At 6:29 a.m. on June 24, 1957, a group of scientists with the Atomic Energy Commission eyed the seconds hand on their wristwatches and steeled themselves for the imminent blast. A moment later the 37-kiloton atom bomb lit off, immediately expanding from a flashpoint into a massive fireball that obscured the rising sun as far away as Las Vegas.
When the shock wave reached the reinforced observation blockhouse it hit the scientists like a mule kick and tore doors from their hinges. “We expected a hard knock,” one AEC technician told the Associated Press, “but not quite this socko.”
As the dust settled over the scorched expanse known as Frenchman Flats, a civilian eagerly awaited permission to examine the test results. This moment was a long time coming for Edwin Mosler, who months earlier had convinced the Federal Civil Defense Administration to let him erect an armored bank vault near the atomic epicenter. And as president of the Mosler Safe Company, his name and word were literally on the line.

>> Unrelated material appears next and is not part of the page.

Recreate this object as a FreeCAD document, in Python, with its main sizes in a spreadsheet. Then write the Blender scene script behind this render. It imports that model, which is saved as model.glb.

The vault gimmick was ostensibly aimed at shoring up public confidence that the national economy could weather a nuclear exchange with the Soviet Union. Newspapers like the Battle Creek Enquirer picked up reports the next day that “The test to investigate the level of resistance of materials and structures to a nuclear blast at close range was in response to the concern on the part of banks and insurance companies over protection of vital records and valuables.”
That was a charitable interpretation of the safemaker’s motives. Viewed through another lens, the move was also a carefully engineered public relations stunt. Blurbs about the test sprouted in newspapers across the country as Mosler made sure everyone know precisely which company made the strongbox. The Mosler Safe Company’s largest customer was the U.S. government, and their marketing materials were packed with references to their high profile government work at the National Archives, Fort Knox, and now, on the atomic field of battle.
The Mosler Safe is still sitting out there in the desert, at the Nevada Test Site about 65 miles from Las Vegas. The door has been removed, but the colossal strongbox may likely remain intact until the end of time. Hopefully we’ll still be reading about it centuries from now, and never need the shelter from atomic bombs that it was designed to show off.